Lockheed LC-130

Primary Role: Support of Arctic and Antarctic operations

LC-130s are specially modified with a wheel/ski landing gear configuration for operation in Arctic and Antarctic regions. Originally built for the U.S. Navy, most of these C-130 variants are being handed over to the New York Air National Guard’s 109th Airlift Wing. Antarctic Development Squadron 6, more commonly known as VXE-6, supported Operation Deep Freeze for over 44 years!

The LC-130’s predecessor, the C-130D, was first introduced in 1956. During 1957, the U.S. Air Force conducted extensive testing of the wheel/ski configured aircraft (#55-0021) which could be operated from both conventional runways and snow/ice covered surfaces in Arctic regions and for resupply missions to units along the Distant Early Warning (DEW) line. The tests proved the aircraft could successfully do what had already been done by other wheel/ski configured aircraft, like the C-123J.

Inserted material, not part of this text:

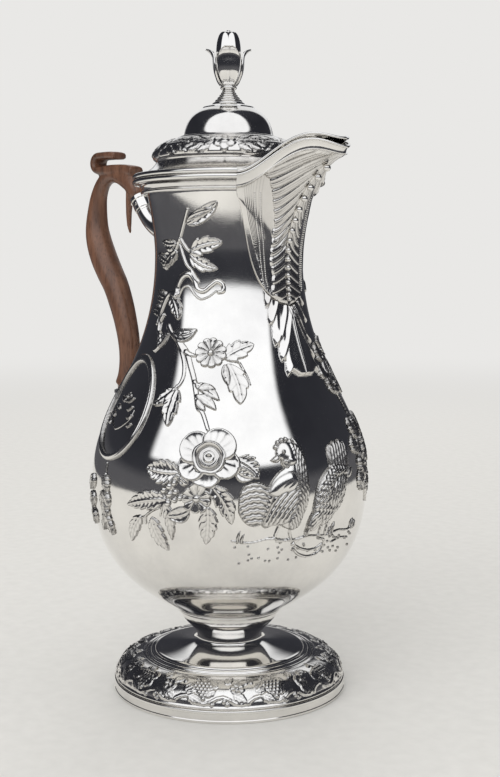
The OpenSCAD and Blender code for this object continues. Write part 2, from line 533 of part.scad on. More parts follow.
module lower_socket() {
    color(silver) difference() {
        union() {
            translate([lower_x, 0, lower_mouth_z - 8.4]) cylinder(r = lower_tube_r, h = 8.4);
            translate([lower_x, 0, lower_mouth_z - 1.8]) cylinder(r = lower_tube_r + 0.8, h = 1.4);
            translate([lower_x + lower_bend_r, 0, lower_mouth_z - 8.4]) rotate([90, 0, 0]) rotate([0, 0, 180])
                rotate_extrude(angle = 90) translate([lower_bend_r, 0]) circle(lower_tube_r);
            translate([lower_x + lower_bend_r, 0, lower_mouth_z - 8.4 - lower_bend_r]) rotate([0, 90, 0])
                cylinder(r = lower_tube_r, h = 8);
        }
        translate([lower_x, 0, lower_mouth_z - 7.4]) cylinder(r = lower_tenon_r + seam, h = 10);
        lower_pin_hole(socket_pin_r + seam);
        body_core();
    }
}
// the body as a solid, a seam larger, for pieces that are fitted to its side
module body_core() {
    rotate_extrude() polygon(concat([[0, seat_z]], offset_line(body_line, -seam), [[0, mouth_z]]));
}
module upper_socket_pin() {
    p = upper_mouth - 4 * upper_dir;
    color(silver_shade) translate([p[0], 0, p[1]]) rotate([90, 0, 0])
        cylinder(r = socket_pin_r, h = 2 * (upper_tube_r + 0.9), center = true, $fn = 32);
}
module lower_socket_pin() {
    color(silver_shade) translate([lower_x, 0, lower_mouth_z - 3.4]) rotate([90, 0, 0])
        cylinder(r = socket_pin_r, h = 2 * (lower_tube_r + 0.4), center = true, $fn = 32);
}

// ---- hinge ----
lid_z = rim_z + lid_gap;                // underside of the lid's wire
hinge_x = -(rim_r + 2.2);
hinge_z = rim_z + lid_gap / 2;
knuckle_l = hinge_l * 0.33;
module knuckle(y0, y1) {
    translate([hinge_x, y0, hinge_z]) rotate([-90, 0, 0]) cylinder(r = knuckle_r, h = y1 - y0, $fn = 48);
}
module pin_bore() {
    translate([hinge_x, 0, hinge_z]) rotate([90, 0, 0])
        cylinder(r = hinge_pin_r + pin_clear, h = hinge_l + 4, center = true, $fn = 48);
}
module hinge_body_leaf() {
    y0 = knuckle_l / 2 + knuckle_gap;
    color(silver_shade) difference() {
        for (s = [-1, 1]) mirror([0, s < 0 ? 1 : 0, 0]) {
            knuckle(y0, hinge_l / 2);
            translate([hinge_x - 0.4, y0, rim_z - 2 * rim_wire_r]) cube([5, hinge_l / 2 - y0, 2 * rim_wire_r - 0.5]);
        }
        pin_bore();
        translate([0, 0, rim_z - 8]) cylinder(r = rim_r + seam, h = 12);
    }
}
module hinge_lid_leaf() {
    y0 = knuckle_l / 2;
    color(silver_shade) difference() {
        union() {
            knuckle(-y0, y0);
            translate([hinge_x - 0.4, -y0, lid_z + 0.3]) cube([5, 2 * y0, 2 * rim_wire_r - 0.6]);
        }
        pin_bore();
        translate([0, 0, rim_z - 8]) cylinder(r = rim_r + seam, h = 12);
    }
}
module hinge_pin() {
    color(silver) translate([hinge_x, 0, hinge_z]) rotate([90, 0, 0])
        cylinder(r = hinge_pin_r, h = hinge_l + 0.6, center = true, $fn = 48);
}

// ---- lid ----
band_z = lid_z + 10.7;                  // widest point of the chased band
seat2_z = lid_z + 19.6;                 // foot of the dome
dome_top = seat2_z + dome_h;
flange_in = rim_r - 2 * rim_wire_r - seam;
// outline of the lid's top, from the flange inwards
lid_line = concat(
    curve([[flange_in, lid_z + 1.9], [flange_in - 3, lid_z + 2.2], [band_r - 1.2, lid_z + 5.2], [band_r - 2.2, lid_z + 8]], 8),
    curve([[band_r - 2, lid_z + 8.6], [band_r + 0.9, lid_z + 9.2], [band_r + 0.4, band_z + 4],
        [dome_r + 8, seat2_z - 1.6], [dome_r + 3.4, seat2_z - 0.9]], 12),
    arc([dome_r + 2.2, seat2_z - 0.6], 0.7, 20, 140, 5),
    curve([[dome_r + 0.6, seat2_z], [dome_r - 0.9, seat2_z + 0.8], [dome_r + 0.4, seat2_z + dome_h * 0.72],
        [dome_r - 6.4, seat2_z + dome_h * 0.86], [dome_r * 0.5913, dome_top - 0.3]], 12));
module lid_cover() {
    under = [for (p = offset_line(lid_line, sheet)) if (p[0] < flange_in - 3.2 && p[1] > lid_z + 1.6
        && p[1] < dome_top - 2) p];
    color(silver) difference() {
        rotate_extrude() polygon(concat([[mouth_r - sheet - 2.2, lid_z], [flange_in, lid_z]], lid_line,
            [[0, dome_top - 0.3]], [[0, dome_top - 0.3 - 1.8]], [[10.5, dome_top - 2.1]],
            rev(under), [[mouth_r - sheet - 2.2, lid_z + 1.6]]));
        // the flange stops where the beak's cover takes over
        difference() {
            translate([0, 0, lid_z - 1]) rotate([0, 0, -spout_half_angle]) rotate_extrude(angle = 2 * spout_half_angle)
                square([60, 5.15]);
            translate([0, 0, lid_z - 2]) cylinder(r = cover_in_r - seam, h = 12);
        }
        translate([0, 0, dome_top - 6]) cylinder(r = stud_r + seam, h = 10, $fn = 48);
    }
}
module lid_rim_wire() {
    c = lid_z + rim_wire_r;
    color(silver) open_ring() polygon(concat([[flange_in + seam, c - rim_wire_r + 0.3]],
        arc([rim_r - rim_wire_r, c], rim_wire_r, -90, 90, 16), [[flange_in + seam, c + rim_wire_r - 0.3]]));
}
bezel_out = mouth_r - sheet - 0.5;
module lid_bezel() {
    color(silver_shade) open_ring(spout_half_angle + 4) polygon([[bezel_out - 1.2, lid_z - bezel_h],
        [bezel_out - 0.4, lid_z - bezel_h], [bezel_out, lid_z - bezel_h + 1], [bezel_out, lid_z - seam],
        [bezel_out - 1.2, lid_z - seam]]);
}
// tongue over the beak: from an arc on the lid out to a wire that follows the beak's edge
cover_in_r = band_r + 2.4;
function cover_edge(w) = let (t = 1 - abs(w), p = edge(edge_wall_r, spout_reach - 1.4, w))
    [p[0], p[1], beak_top_z(t) - beak_wire_r + 1.5 + 2.2 * t * t];
module lid_beak_cover() {
    n = 44;
    m = 8;
    thick = 1.1;
    in_z = lid_z + 4.0;
    ws = [for (i = [0:n]) -1 + 2 * i / n];
    function cover_pt(w, f, d) = let (a = polar(cover_in_r + seam, spout_half_angle * w, in_z - d), e = cover_edge(w),
        b = [e[0], e[1], e[2] + 0.5 - d], c = [mid(a[0], b[0], 0.5), mid(a[1], b[1], 0.5), a[2] + (b[2] - a[2]) * 0.35])
        bez([a, c, b], f);
    color(silver) union() {
        skin([for (w = ws) [for (j = [0:m]) cover_pt(w, j / m, thick)]],
            [for (w = ws) [for (j = [0:m]) cover_pt(w, j / m, 0)]]);
        wire3([for (w = ws) cover_edge(w)], beak_wire_r, 8);
    }
}

// ---- finial ----
stud_r = 1.5;
bud_z = dome_top + finial_h * 0.29;
finial_top = dome_top + finial_h;
bud_h = finial_top - bud_z;
module finial_base() {
    z = dome_top - 0.3 + seam;
    k = (bud_z - z) / 10.4;
    q = dome_r / 20.8;
    color(silver) rotate_extrude() polygon([[stud_r + seam, z], [12.2 * q, z], [11.9 * q, z + 0.9 * k],
        [10 * q, z + 1.2 * k], [9.6 * q, z + 1.9 * k], [7.2 * q, z + 2.5 * k], [6.8 * q, z + 3.2 * k],
        [5.4 * q, z + 4.2 * k], [4 * q, z + 5.5 * k], [3.2, z + 6.8 * k], [2.7, z + 8.6 * k], [3.7, z + 9.2 * k],
        [3.8, z + 9.8 * k], [3.2, z + 10.4 * k], [stud_r + seam, z + 10.4 * k]]);
}
// the closed bud: four petals that swell from a slim foot round a core
petal_out = 2.2;
petal_line = let (h = bud_h - seam) curve([[0.9, 0], [1.2, h * 0.2], [6.7, h * 0.42], [3.8, h * 0.72],
    [4.4, h * 0.97], [0, h * 0.97]], 14);
module finial_bud() {
    h = bud_h - seam;
    color(silver) translate([0, 0, bud_z + seam]) difference() {
        union() {
            for (i = [0:3]) rotate([0, 0, 90 * i]) translate([petal_out, 0, 0]) rotate_extrude($fn = 64)
                polygon(concat([[0, 0]], petal_line));
            rotate_extrude($fn = 64) polygon(concat([[0, 0]], curve([[2.9, 0], [3.4, h * 0.25],
                [5.4, h * 0.5], [2.2, h * 0.8], [3, h], [0, h]], 12)));
        }
        translate([0, 0, -1]) cylinder(r = stud_r + seam, h = 9, $fn = 48);
    }
}
// one leaf, cut from a flaring shell by a pointed outline
module finial_leaf(reach) {
    line = curve([[3.8, 0], [5.2, bud_h * 0.2], [9.4, bud_h * 0.42], [6.9, bud_h * 0.55], [reach, bud_h * 0.64]], 12);
    intersection() {
        rotate_extrude() polygon(concat(line, rev(offset_line(line, 0.8))));
        rotate([90, 0, 90]) linear_extrude(14) polygon(concat([[-2.1, 0], [2.1, 0]],
            curve([[2.1, 0.1], [5.2, bud_h * 0.25], [5.4, bud_h * 0.45], [0.7, bud_h * 0.66]], 8),
            rev(curve([[-2.1, 0.1], [-5.2, bud_h * 0.25], [-5.4, bud_h * 0.45], [-0.7, bud_h * 0.66]], 8))));
    }
}
module finial_leaves() {
    color(silver_shade) translate([0, 0, bud_z + seam]) difference() {
        for (i = [0:3]) rotate([0, 0, 90 * i - 45]) finial_leaf(10);
        rotate_extrude() polygon(concat([[0, -1], [petal_out + 0.9 + seam, -1]],
            [for (p = petal_line) [p[0] + petal_out + seam, p[1]]], [[0, bud_h]]));
    }
}
module finial_stud() {
    color(silver_shade) translate([0, 0, dome_top - 5.2]) cylinder(r = stud_r, h = bud_z - dome_top + 5.2 + 7.4, $fn = 48);
}
module finial_nut() {
    color(silver_shade) translate([0, 0, dome_top - 2.1 - 2.4]) difference() {
        cylinder(r = 3.6, h = 2.4 - seam, $fn = 6);
        translate([0, 0, -1]) cylinder(r = stud_r + seam, h = 5, $fn = 48);
    }
}

body_shell();
collar_wire();
collar_band();
rim_wire();
spout();
spout_rim();
spout_keel_beads();
spout_drop();
foot_rim();
foot_border();
foot_pedestal();
stem_ring_upper();
stem_ring_lower();
upper_socket();
lower_socket();
handle_grip();
upper_socket_pin();
lower_socket_pin();
hinge_body_leaf();
hinge_lid_leaf();
hinge_pin();
lid_cover();
lid_rim_wire();
lid_bezel();
lid_beak_cover();
finial_base();
finial_bud();
finial_leaves();
finial_stud();
finial_nut();
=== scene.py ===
# A silver coffee pot with chased flowers and birds and a carved wooden handle,
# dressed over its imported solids. Lengths in this file are millimetres until a mesh is made.
import json
import math

import bpy
import numpy as np
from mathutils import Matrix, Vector

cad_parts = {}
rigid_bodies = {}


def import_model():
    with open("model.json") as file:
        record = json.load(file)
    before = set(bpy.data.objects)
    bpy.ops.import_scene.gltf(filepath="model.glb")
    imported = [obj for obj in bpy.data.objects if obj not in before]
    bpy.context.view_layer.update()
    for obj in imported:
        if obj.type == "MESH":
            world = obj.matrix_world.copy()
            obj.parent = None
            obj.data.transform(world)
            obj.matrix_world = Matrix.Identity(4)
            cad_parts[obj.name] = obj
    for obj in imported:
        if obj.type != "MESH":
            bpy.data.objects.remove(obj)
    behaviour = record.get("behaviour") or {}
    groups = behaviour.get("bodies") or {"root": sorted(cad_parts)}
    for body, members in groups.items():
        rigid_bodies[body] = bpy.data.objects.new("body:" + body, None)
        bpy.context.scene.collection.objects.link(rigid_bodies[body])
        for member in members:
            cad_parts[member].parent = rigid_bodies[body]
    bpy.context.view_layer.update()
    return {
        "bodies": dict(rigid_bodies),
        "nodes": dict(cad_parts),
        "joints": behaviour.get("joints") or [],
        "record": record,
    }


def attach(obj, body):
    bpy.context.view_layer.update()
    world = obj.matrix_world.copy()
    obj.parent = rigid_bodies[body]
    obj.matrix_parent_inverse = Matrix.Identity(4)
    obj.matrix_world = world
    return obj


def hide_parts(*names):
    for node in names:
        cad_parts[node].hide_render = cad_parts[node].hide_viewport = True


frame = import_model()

DEG = math.pi / 180
METRES = 0.001


# ---- curves
def bez(points, t):
    """A Bezier curve from its control points, or from plain numbers, for t as a number or array."""
    p = [np.asarray(q, float) for q in points]
    t = np.asarray(t, float)[(...,) + (None,) * p[0].ndim]
    while len(p) > 1:
        p = [a * (1 - t) + b * t for a, b in zip(p, p[1:])]
    return p[0]


def curve(points, steps):
    """The same as evenly stepped points, from end to end."""
    return bez(points, np.linspace(0, 1, steps))


def arc(cx, cz, r, a0, a1, n):
    a = np.linspace(a0, a1, n + 1) * DEG
    return np.stack([cx + r * np.cos(a), cz + r * np.sin(a)], 1)


def unit(v):
    return v / np.linalg.norm(v, axis=-1, keepdims=True)


def run_of(line):
    """Distance along a line at each of its points."""
    return np.concatenate([[0], np.cumsum(np.hypot(*np.diff(line, axis=0).T))])


def left_of(t):
    return np.stack([-t[:, 1], t[:, 0]], 1)


def offset_line(line, d):
    """A line moved by d to its left."""
    return line + d * left_of(unit(np.gradient(line, axis=0)))


def through(points, k, closed=False):
    """Catmull-Rom curve through points, k steps between neighbours."""
    p = np.asarray(points, float)
    n = len(p)
    out = []
    for i in range(n if closed else n - 1):
        a, b, c, d = (p[(i + o) % n] if closed else p[min(max(i + o, 0), n - 1)] for o in (-1, 0, 1, 2))
        for t in np.arange(k) / k:
            out.append(0.5 * (2 * b + (c - a) * t + (2 * a - 5 * b + 4 * c - d) * t * t
                              + (3 * b - a - 3 * c + d) * t ** 3))
    return np.array(out if closed else out + [p[-1]])


def soft(x):
    """A smooth step from 0 to 1."""
    x = np.clip(x, 0, 1)
    return x * x * (3 - 2 * x)


def bump(x, width):
    """A bell of height 1 round 0."""
    return np.exp(-(x / width) ** 2)


def mix(a, b, f):
    return a + (b - a) * f


def read(table, x, of=0, value=1):
    """The value column of a table at x, read straight between its rows."""
    return np.interp(x, table[:, of], table[:, value])


def spun(x, y, turn):
    c, s = math.cos(turn), math.sin(turn)
    return x * c + y * s, y * c - x * s


# ---- materials
def colour(hex6):
    """sRGB hex to a linear RGBA."""
    c = [int(hex6[i:i + 2], 16) / 255 for i in (1, 3, 5)]
    return tuple(v / 12.92 if v <= 0.04045 else ((v + 0.055) / 1.055) ** 2.4 for v in c) + (1.0,)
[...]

The wheel/ski configured C-130Ds were only built for the U.S. Air Force. They were, and still are, the largest aircraft to be equipped with skis. The modification involved installation of a nose and two main skis fitted around conventional landing gear. The nose ski measured 10 feet (3m) long by 6 feet (1.8m) wide, while the main skis were 20 feet (6m) long by 6 feet (1.8m) wide. The undersides were coated with Teflon to reduce surface friction and resist adhesion to ice and snow. Each ski weighed approximately 2,000 pounds (907kg).

Ski landings are similar to normal landings, however, takeoffs are another matter. Because of the friction of the skis on the snow, the runs are longer, especially on warmer days when the surface is softer. Under “sticky snow” conditions, eight JATO* (Jet Assisted Takeoff) bottles, installed aft of the main landing gear doors; four on each side, were often used to literally “blast” the aircraft off the snow. Each JATO bottle is capable of adding an extra 1,000 pounds of thrust for approximately 12 seconds during takeoff.

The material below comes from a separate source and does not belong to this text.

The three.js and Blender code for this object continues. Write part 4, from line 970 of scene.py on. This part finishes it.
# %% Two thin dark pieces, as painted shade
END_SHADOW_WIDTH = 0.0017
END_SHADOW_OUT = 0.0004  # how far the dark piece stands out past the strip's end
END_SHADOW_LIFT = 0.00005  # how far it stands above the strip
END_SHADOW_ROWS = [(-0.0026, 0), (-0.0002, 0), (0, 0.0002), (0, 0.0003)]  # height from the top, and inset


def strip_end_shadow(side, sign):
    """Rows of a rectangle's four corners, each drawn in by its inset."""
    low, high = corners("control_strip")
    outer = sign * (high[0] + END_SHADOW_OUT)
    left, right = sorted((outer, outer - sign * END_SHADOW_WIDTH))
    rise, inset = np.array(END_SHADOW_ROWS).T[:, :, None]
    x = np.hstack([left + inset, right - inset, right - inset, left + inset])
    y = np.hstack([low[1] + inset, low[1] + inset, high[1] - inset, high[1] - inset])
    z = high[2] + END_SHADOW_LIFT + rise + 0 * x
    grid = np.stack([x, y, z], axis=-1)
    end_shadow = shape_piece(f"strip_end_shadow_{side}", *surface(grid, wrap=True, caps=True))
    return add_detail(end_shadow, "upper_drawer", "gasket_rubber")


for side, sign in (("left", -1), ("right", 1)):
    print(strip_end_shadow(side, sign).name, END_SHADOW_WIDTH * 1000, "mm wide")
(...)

Also, because of the long distances the aircraft was expected to fly, two 450-gallon underwing pylon fuel tanks were installed, and provisions were made for two 500-gallon cargo compartment tanks. In 1966, two 450-gallon tanks were installed in the inboard wing dry-bay area.

The Air Force’s confidence in the C-130D was confirmed when it was later compared with the C-123J. While the C-123J could carry a maximum load of 9,820 pounds (4,454kg) and fly 772 nautical miles (1,430km) and return, the C-130D could carry the same load 1,240 nautical miles (2,296km) and return. In addition, its cruise speed was considerably higher.

*  The British more accurately refer to this system as RATO (Rocket Assisted Takeoff).